The film’s pastoral setting on a working farm suited Annie.

A former vet nurse, she and Ian live on a lifestyle property in the Waitakere Ranges with two elderly ex-racehorses (one of which was sired by the legendary Sir Tristram) who were destined for the knackery; a black lab and a “colony” of wild birds she feeds daily.

Annie laughs, recalling the crew’s amusement at her “communing” with the cows.

“There’s only a few other people I know who talk to animals and birds the way I do. The cows each had a name, and they were literally at the back door and were calving, so every day there were new little bundles that you could fuss over and help to bottle feed. It was cute beyond words… I was like the pig in the proverbial!”

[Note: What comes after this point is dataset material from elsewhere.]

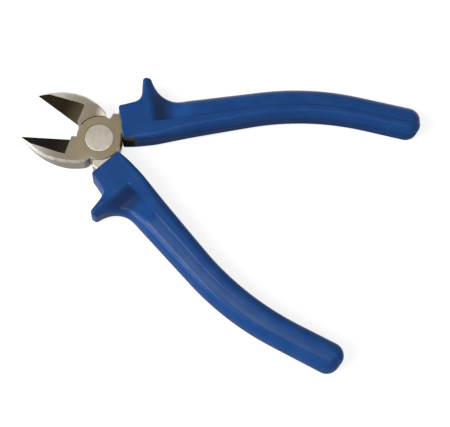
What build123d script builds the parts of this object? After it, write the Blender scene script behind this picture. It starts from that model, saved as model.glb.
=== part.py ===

Still, there were some moments Annie could happily have done without − the painful knee that has since been fully replaced but at the time needed constant icing, for one. And then there was the brevity of her role, with Beth’s death coming reasonably early.

“I so loved being there [on set] and suddenly I was gone and the film went on without me, which was an irony. I was quite keen to be an extra at my own funeral but wasn’t allowed. And I wanted to go to the show day [which features midway through], but they thought that would be a bit much too.”

Annie has no future roles lined up, though she’d quite like to do a costume drama along the lines of Olivia Colman’s Queen Anne in The Favourite.

“But that’s an actor’s lot really,” she says.

“There are things I would still like to do but, having said that, I have been very lucky with the roles I’ve had.”